OK, I admit that I have taken more than a few street pictures while sitting down. On this occasion, I had been traveling north by train, catching up with family members as far up as Seattle. This day, I met my brother in Portland to deliver his ‘new’ old Volvo, which I had sniffed out for him during my stay in Oregon.
We met at a falafel place for lunch, taking a strategic corner-window table, which I had learned to do from Art Institute pals at the old Columbus Cafe in San Francisco, where the best seat would command a street view from the narrow pie-slice corner of the building.

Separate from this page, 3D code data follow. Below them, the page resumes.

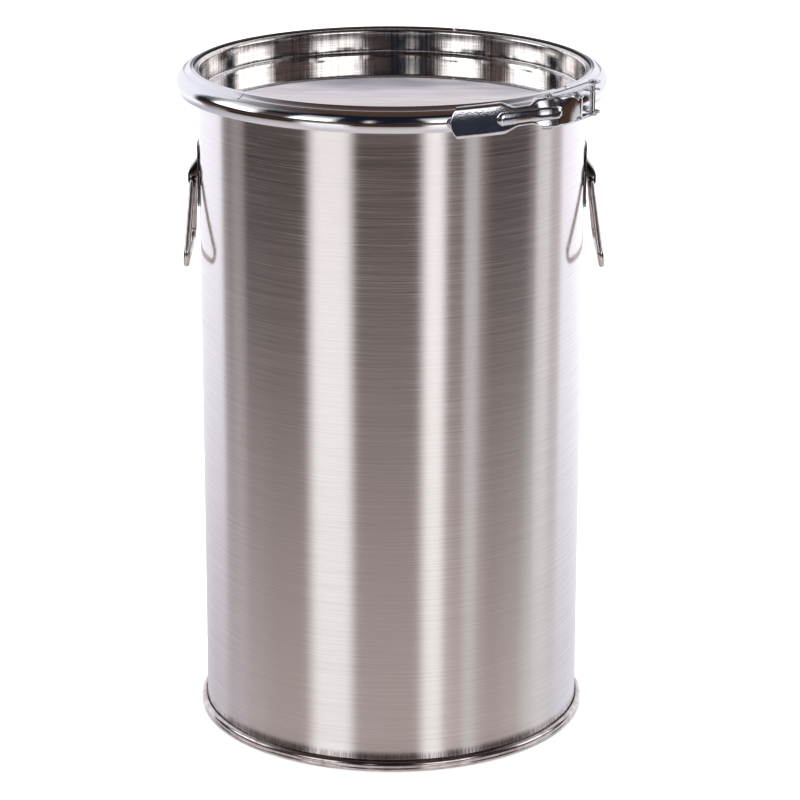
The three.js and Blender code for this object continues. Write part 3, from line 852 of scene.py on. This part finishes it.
def ring_line():
    """The middle of the ring's sheet: sloping flange with two faint ridges, round face and bottom flange."""
    half = RING_SHEET / 2
    cone = [(RING_TOP_EDGE, flange_z(RING_TOP_EDGE, -half - 0.05))]
    for middle, lift, rise in RING_RIDGES:
        for d in (-0.8, -0.5, -0.2, 0, 0.2, 0.5, 0.8):
            r = middle + d
            ridge = lift + rise * (1 - smooth(0, 0.8, abs(d)))
            cone.append((r, flange_z(r, -half + ridge - 0.05 * abs(d))))
    foot = RING_BOTTOM + half
    below = bend((187.2, 575.9, 0), (184.4, foot, 1.6), (RING_BOTTOM_EDGE, foot, 0))
    return cone + ring_face(-half, 56, -30, 34) + below[1:]


def slit_box(az):
    """A thin upright block across both flanges, which cuts a slit."""
    wide, deep, tall = SLIT_WIDTH / 2, SLIT_REACH / 2, 30
    corners = [(x, y, z) for x in (-wide, wide) for y in (-deep, deep) for z in (-tall, tall)]
    faces = [[0, 1, 3, 2], [4, 6, 7, 5], [0, 4, 5, 1], [2, 3, 7, 6], [0, 2, 6, 4], [1, 5, 7, 3]]
    middle = (*polar(az, SLIT_RADIUS), RING_Z)
    return turned((corners, faces), Matrix.Translation(middle) @ Matrix.Rotation(math.radians(az), 4, "Z"))


def ring_metal(centre):
    """Which of the ring's two metals a face has: 1 on the darkened inner edge of its top flange, else 0."""
    return int(math.hypot(centre.x, centre.y) < RING_TOP_EDGE + 0.35 and centre.z > RING_Z)


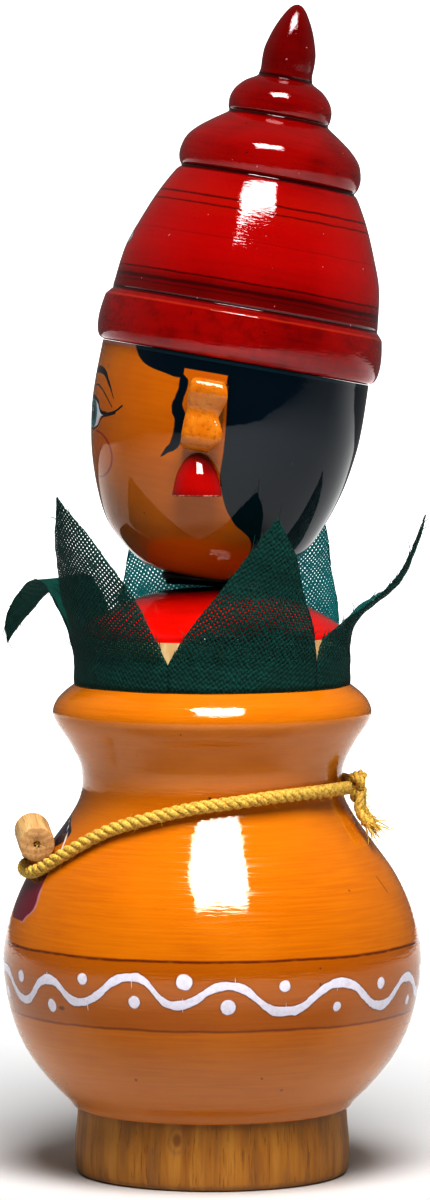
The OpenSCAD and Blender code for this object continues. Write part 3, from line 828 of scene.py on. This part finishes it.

I had my good vantage, my camera beside me, and my lunch in front of me. As I began to eat, this man carrying his panel moved across my ‘preview’ window on the left before he turned our corner. I put down my sandwich and picked up my camera, timed two frames, then put down my camera and picked up my sandwich again. It was all one sweet sweep, as if my whole practice had come to bear on this brief performance. For me, a nice thing about photography is how often I am able to prove that I can do it.
There’s something about using a camera to look at things like this man’s panel – the lens allows me to see more of what’s there, how the light defines materials, not how I define them. I get to see what could be there in the light, not what I think is there.
My camera teaches me that I don’t know. Photography is my best guide; it gives me a chance to discover unknown unknowns.